Enter your expected average earnings, years of contributions, and planned start age to see your estimated monthly pension. The calculator accounts for the Year's Maximum Pensionable Earnings (YMPE) and the enhanced CPP provisions, including CPP2 contributions for higher earners introduced in 2024. Keep in mind that the CPP uses a "dropout" provision that excludes your lowest-earning years (up to 8 years) from the calculation, which can significantly improve your average.
Choosing When to Start Your CPP
The decision of when to start CPP is one of the most consequential in retirement planning. At age 60, your pension is reduced by 0.6% for each month before 65 — a 36% permanent reduction. At age 70, it's increased by 0.7% per month after 65 — a 42% permanent increase. The breakeven point for deferral is typically in the late 70s to early 80s.

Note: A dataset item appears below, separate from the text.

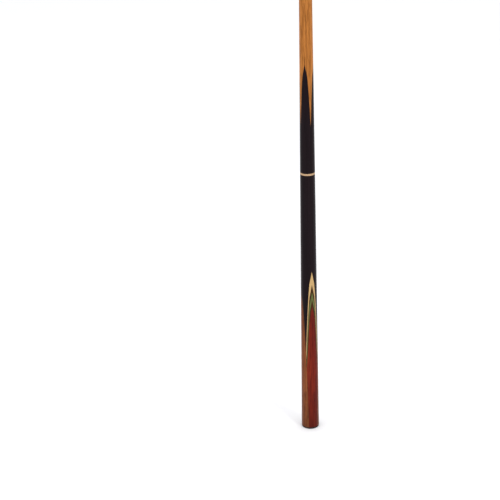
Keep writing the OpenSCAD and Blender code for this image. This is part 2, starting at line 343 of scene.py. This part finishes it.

Factors to consider: if you need the income or have health concerns, starting early provides guaranteed payments sooner. If you have other income sources (RRSP, TFSA, workplace pension) and expect to live past 82, deferring provides a larger guaranteed income stream that acts as longevity insurance. For couples, it often makes sense for the higher-income spouse to defer (maximizing the survivor benefit) while the lower-income spouse takes CPP earlier.
CPP2 and the Enhanced CPP
The enhanced CPP, phasing in from 2019 to 2025, increases both contribution rates and the resulting pension for all workers. CPP2, which began in 2024, adds a second tier of contributions on earnings between the first ceiling (YMPE) and a higher second ceiling (YAMPE).
For workers earning above the first ceiling, CPP2 means higher payroll deductions now but a correspondingly higher pension in retirement. The CPP2 benefits are fully phased in over 40 years, so younger workers will see the largest impact. Self-employed workers pay both the employee and employer portions of CPP2 contributions, but the employer portion is deductible.
Key Facts
- The standard CPP pension start age is 65. Early pension (age 60-64) is reduced by 0.6% per month; deferred pension (age 66-70) is increased by 0.7% per month.

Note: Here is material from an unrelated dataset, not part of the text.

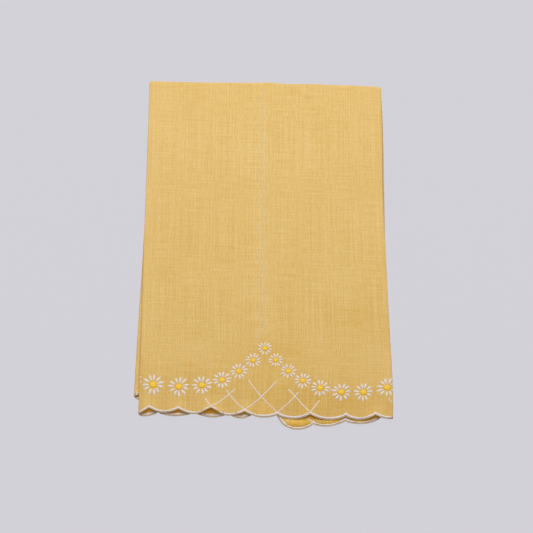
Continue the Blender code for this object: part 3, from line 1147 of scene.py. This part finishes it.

- Maximum reduction at age 60 is 36%. Maximum increase at age 70 is 42%. These adjustments are permanent.
- CPP2 (second enhanced CPP), introduced in 2024, requires additional contributions on earnings above the first ceiling up to a second ceiling, providing a higher pension for those who contribute.
- The CPP dropout provision excludes up to 8 years of lowest earnings from your contributory period, improving your average pensionable earnings.
- CPP pension income is taxable. You can request that income tax be deducted from your monthly payments.
- Pension sharing allows spouses or common-law partners who are both at least 60 to share their CPP retirement pensions, potentially reducing total household tax.
- In addition to the retirement pension, the CPP provides disability benefits, survivor's pensions, children's benefits, and a one-time death benefit.
FAQ
When should I start taking my CPP pension?
The optimal CPP start age depends on your individual circumstances. If you need the income, have health concerns about longevity, or want to reduce withdrawals from other savings, starting at 60 may make sense despite the reduction. If you have other income sources, are in good health, and want to maximize your guaranteed lifetime income, deferring to 65 or 70 provides a significantly higher monthly payment. Use the calculator above to compare the total cumulative payments at different start ages — the "breakeven" point where deferral pays off is typically in your late 70s to early 80s.
How is the CPP retirement pension calculated?
Your CPP pension is based on your average pensionable earnings over your contributory period (generally from age 18 to when you start receiving CPP). The CRA and Service Canada compare your earnings each year to the Year's Maximum Pensionable Earnings (YMPE) to calculate your contribution rate. The dropout provision removes up to 8 years of low or zero earnings, and there are additional provisions for child-rearing years. Your pension is then adjusted based on whether you start before or after age 65.
What is CPP2 and how does it affect my pension?
CPP2, or the second enhanced CPP, was introduced starting in 2024. It applies to earnings above the first Year's Maximum Pensionable Earnings (YMPE) up to a second, higher earnings ceiling (YAMPE). Workers and employers each contribute an additional percentage on earnings in this range. The result is a higher CPP pension in retirement for those who earn above the first ceiling. CPP2 benefits are fully phased in over a 40-year period, so younger workers will see the largest impact.
Can I work while receiving CPP?
Yes. If you are between 60 and 65 and receiving your CPP pension while still working, you and your employer must continue making CPP contributions. These "post-retirement benefit" (PRB) contributions generate additional small pension amounts added to your payment each year. After age 65, PRB contributions become optional — you can choose to stop contributing. After age 70, you can no longer contribute.
How does CPP pension sharing work with my spouse?
If both you and your spouse or common-law partner are at least 60, you can share your CPP retirement pensions. The amount each person receives is based on the period you lived together relative to your total contributory periods. Pension sharing can reduce your overall household tax bill by shifting income to the lower-income spouse. Both partners must apply, and either can cancel the arrangement at any time.
Updated March 2026. Information on this page is provided for educational purposes only. Tax rules, rates, and government programs may change — verify details with the CRA or a qualified financial advisor.